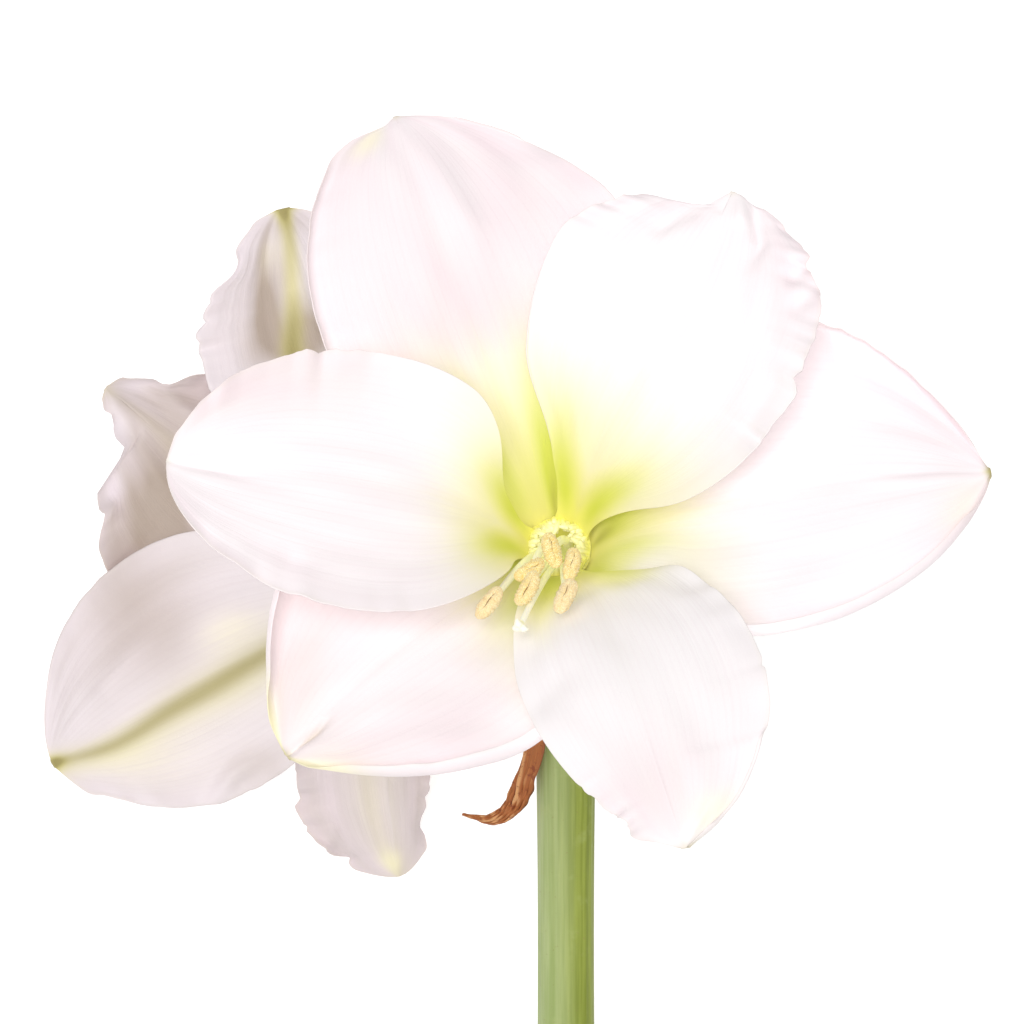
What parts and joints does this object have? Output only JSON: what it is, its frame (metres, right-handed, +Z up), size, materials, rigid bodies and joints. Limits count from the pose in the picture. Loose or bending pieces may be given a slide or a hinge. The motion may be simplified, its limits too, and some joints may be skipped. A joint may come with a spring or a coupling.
{
  "type": "amaryllis",
  "caption": "Cut amaryllis lying down: a hollow green scape with open white trumpet blooms back to back, long stamens and dried spathe bracts.",
  "frame": {"origin": "centre of the bounding box on the surface that the flower lies on", "axes": "+Z up, +Y from the cut end towards the head, +X to the right as one looks down into the front bloom"},
  "size_m": [0.2657, 0.5387, 0.2514],
  "materials": {
    "scape_green": "smooth waxy plant tissue",
    "petal_white": "satin petal with a fine cellular sheen",
    "petal_back_white": "satin petal, outer side, tinged green along the midrib",
    "spathe_brown": "dry papery bract",
    "anther_cream": "powdery pollen",
    "style_cream": "smooth moist plant tissue"
  },
  "bodies": {
    "root": {"scape": "scape_green", "spathe_bract_left": "spathe_brown", "spathe_bract_right": "spathe_brown", "front_pedicel": "scape_green", "back_pedicel": "scape_green", "front_tepal_outer_right": "petal_white", "front_tepal_inner_top": "petal_white", "front_tepal_outer_top": "petal_white", "front_tepal_inner_left": "petal_white", "front_tepal_outer_left": "petal_white", "front_tepal_inner_bottom": "petal_white", "back_tepal_outer_top": "petal_back_white", "back_tepal_inner_left": "petal_back_white", "back_tepal_outer_left": "petal_back_white", "back_tepal_inner_bottom": "petal_back_white", "back_tepal_outer_right": "petal_back_white", "back_tepal_inner_right": "petal_back_white", "front_stamens": "anther_cream", "back_stamens": "anther_cream", "front_style": "style_cream", "back_style": "style_cream"}
  },
  "joints": []
}
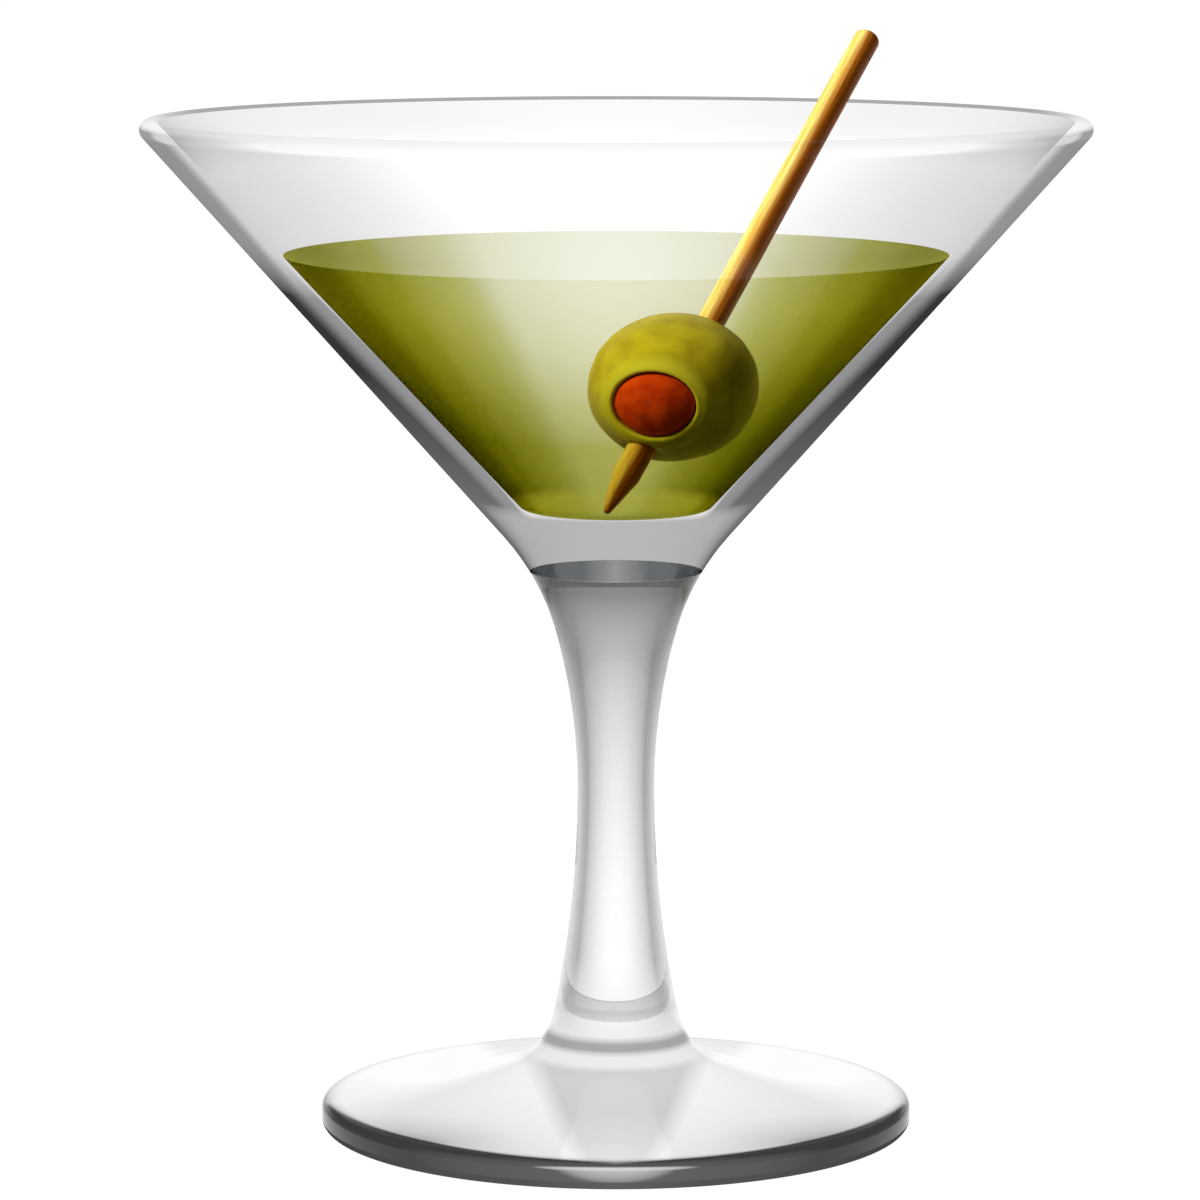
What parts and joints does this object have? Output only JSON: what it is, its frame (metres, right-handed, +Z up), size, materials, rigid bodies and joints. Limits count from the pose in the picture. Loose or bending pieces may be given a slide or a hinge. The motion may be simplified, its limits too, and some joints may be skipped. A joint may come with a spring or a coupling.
{
  "type": "martini cocktail",
  "caption": "Cocktail in a stemmed conical glass, with a pimento-stuffed green olive on a wooden pick that leans on the rim.",
  "frame": {"origin": "centre of the foot's flat underside, on the glass's axis", "axes": "+Z up along the glass's axis, -Y towards the viewer, +X to the viewer's right, the side that the pick leans to"},
  "size_m": [0.1176, 0.1176, 0.1358],
  "materials": {
    "clear_glass": "clear polished glass",
    "drink": "clear olive-green liquid",
    "olive_skin": "moist olive skin",
    "pimento": "moist red pepper",
    "pick_wood": "smooth bare wood"
  },
  "bodies": {
    "root": {"glass": "clear_glass", "drink": "drink", "olive": "olive_skin", "pimento": "pimento", "pick": "pick_wood"}
  },
  "joints": []
}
+===+
## What needs to be done
Write out the complete set of records exactly as given.

## Correct output
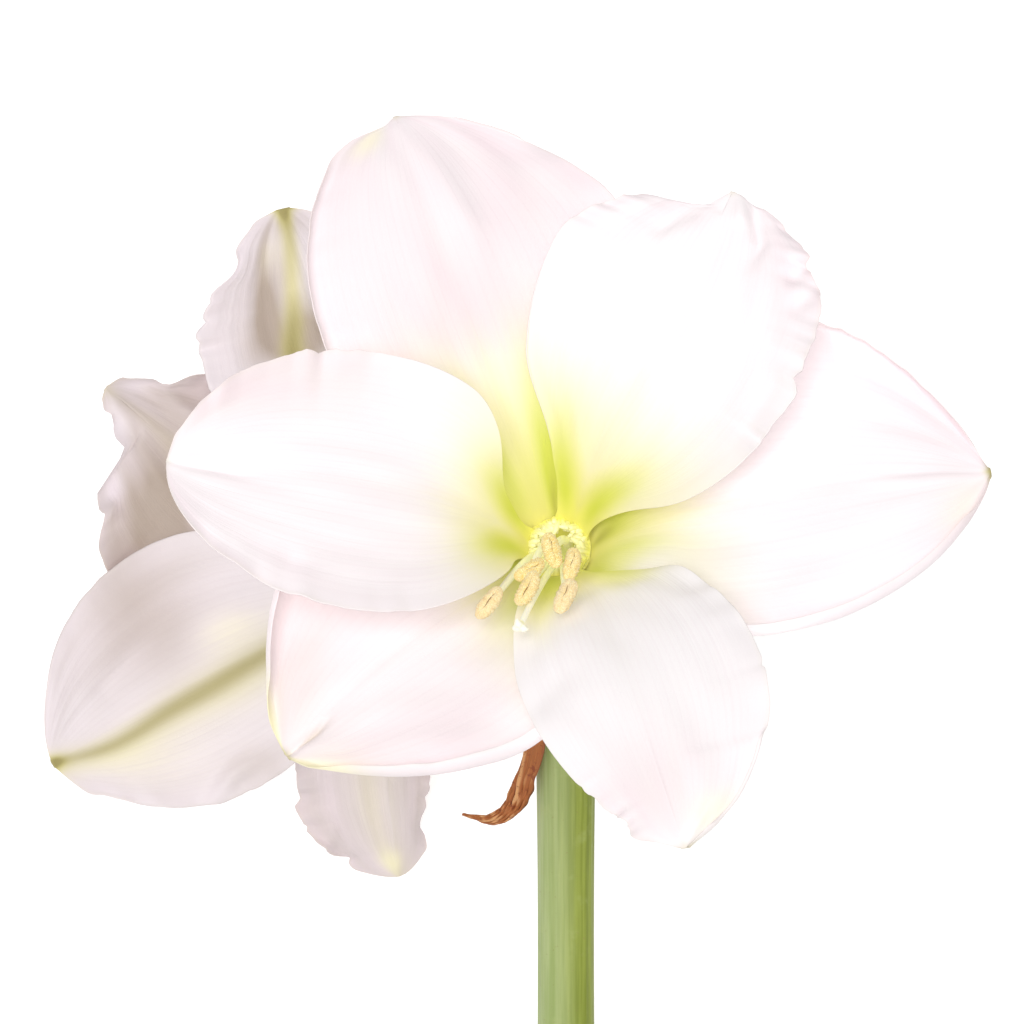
What parts and joints does this object have? Output only JSON: what it is, its frame (metres, right-handed, +Z up), size, materials, rigid bodies and joints. Limits count from the pose in the picture. Loose or bending pieces may be given a slide or a hinge. The motion may be simplified, its limits too, and some joints may be skipped. A joint may come with a spring or a coupling.
{
  "type": "amaryllis",
  "caption": "Cut amaryllis lying down: a hollow green scape with open white trumpet blooms back to back, long stamens and dried spathe bracts.",
  "frame": {"origin": "centre of the bounding box on the surface that the flower lies on", "axes": "+Z up, +Y from the cut end towards the head, +X to the right as one looks down into the front bloom"},
  "size_m": [0.2657, 0.5387, 0.2514],
  "materials": {
    "scape_green": "smooth waxy plant tissue",
    "petal_white": "satin petal with a fine cellular sheen",
    "petal_back_white": "satin petal, outer side, tinged green along the midrib",
    "spathe_brown": "dry papery bract",
    "anther_cream": "powdery pollen",
    "style_cream": "smooth moist plant tissue"
  },
  "bodies": {
    "root": {"scape": "scape_green", "spathe_bract_left": "spathe_brown", "spathe_bract_right": "spathe_brown", "front_pedicel": "scape_green", "back_pedicel": "scape_green", "front_tepal_outer_right": "petal_white", "front_tepal_inner_top": "petal_white", "front_tepal_outer_top": "petal_white", "front_tepal_inner_left": "petal_white", "front_tepal_outer_left": "petal_white", "front_tepal_inner_bottom": "petal_white", "back_tepal_outer_top": "petal_back_white", "back_tepal_inner_left": "petal_back_white", "back_tepal_outer_left": "petal_back_white", "back_tepal_inner_bottom": "petal_back_white", "back_tepal_outer_right": "petal_back_white", "back_tepal_inner_right": "petal_back_white", "front_stamens": "anther_cream", "back_stamens": "anther_cream", "front_style": "style_cream", "back_style": "style_cream"}
  },
  "joints": []
}
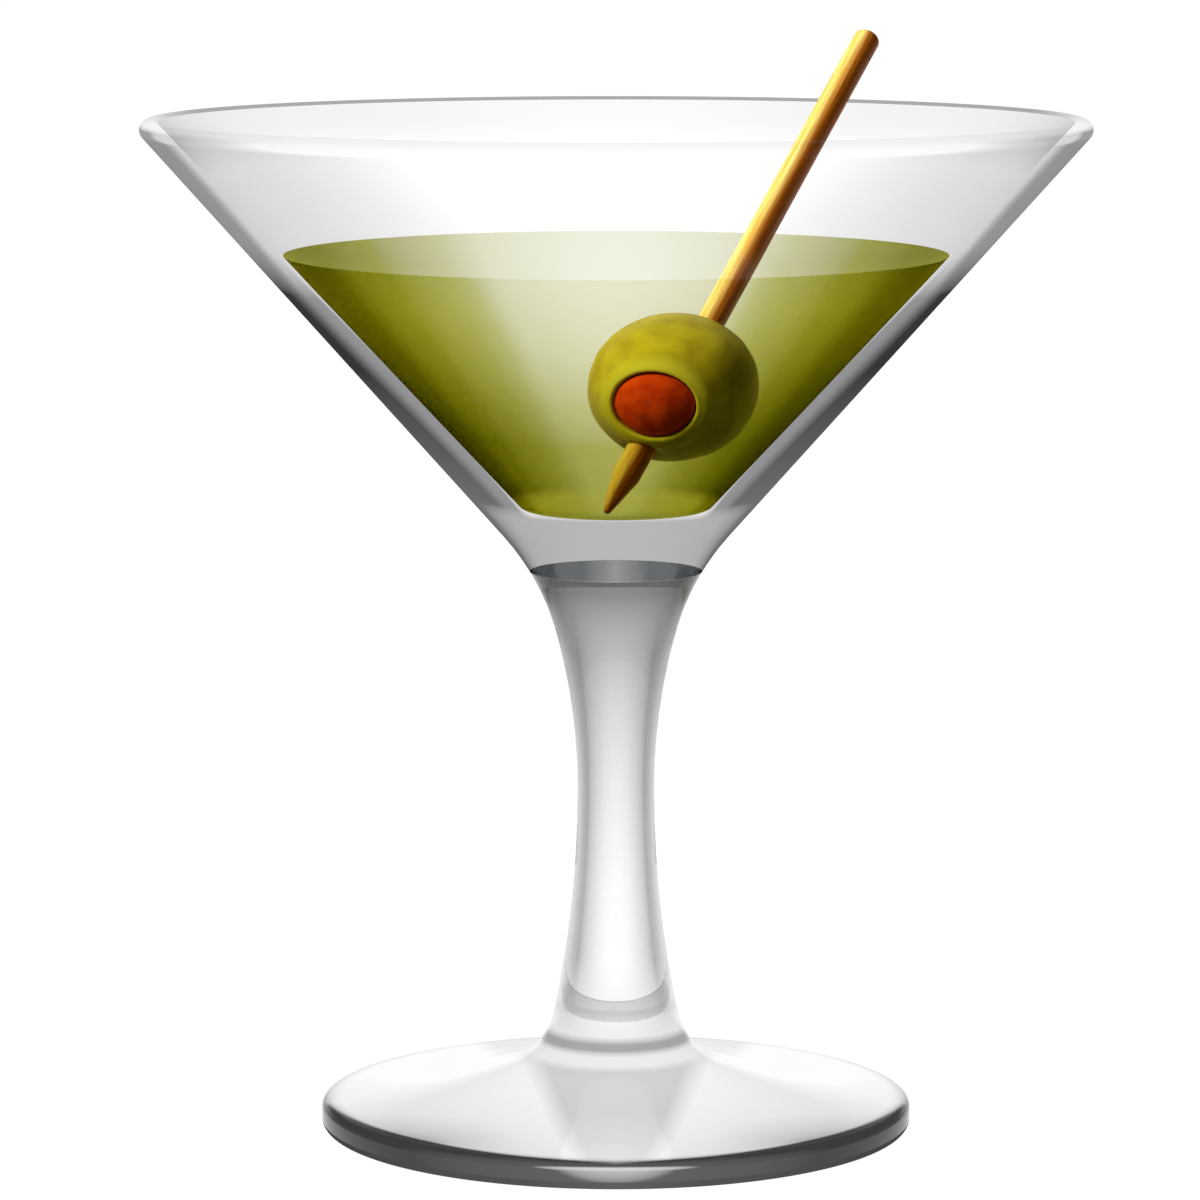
What parts and joints does this object have? Output only JSON: what it is, its frame (metres, right-handed, +Z up), size, materials, rigid bodies and joints. Limits count from the pose in the picture. Loose or bending pieces may be given a slide or a hinge. The motion may be simplified, its limits too, and some joints may be skipped. A joint may come with a spring or a coupling.
{
  "type": "martini cocktail",
  "caption": "Cocktail in a stemmed conical glass, with a pimento-stuffed green olive on a wooden pick that leans on the rim.",
  "frame": {"origin": "centre of the foot's flat underside, on the glass's axis", "axes": "+Z up along the glass's axis, -Y towards the viewer, +X to the viewer's right, the side that the pick leans to"},
  "size_m": [0.1176, 0.1176, 0.1358],
  "materials": {
    "clear_glass": "clear polished glass",
    "drink": "clear olive-green liquid",
    "olive_skin": "moist olive skin",
    "pimento": "moist red pepper",
    "pick_wood": "smooth bare wood"
  },
  "bodies": {
    "root": {"glass": "clear_glass", "drink": "drink", "olive": "olive_skin", "pimento": "pimento", "pick": "pick_wood"}
  },
  "joints": []
}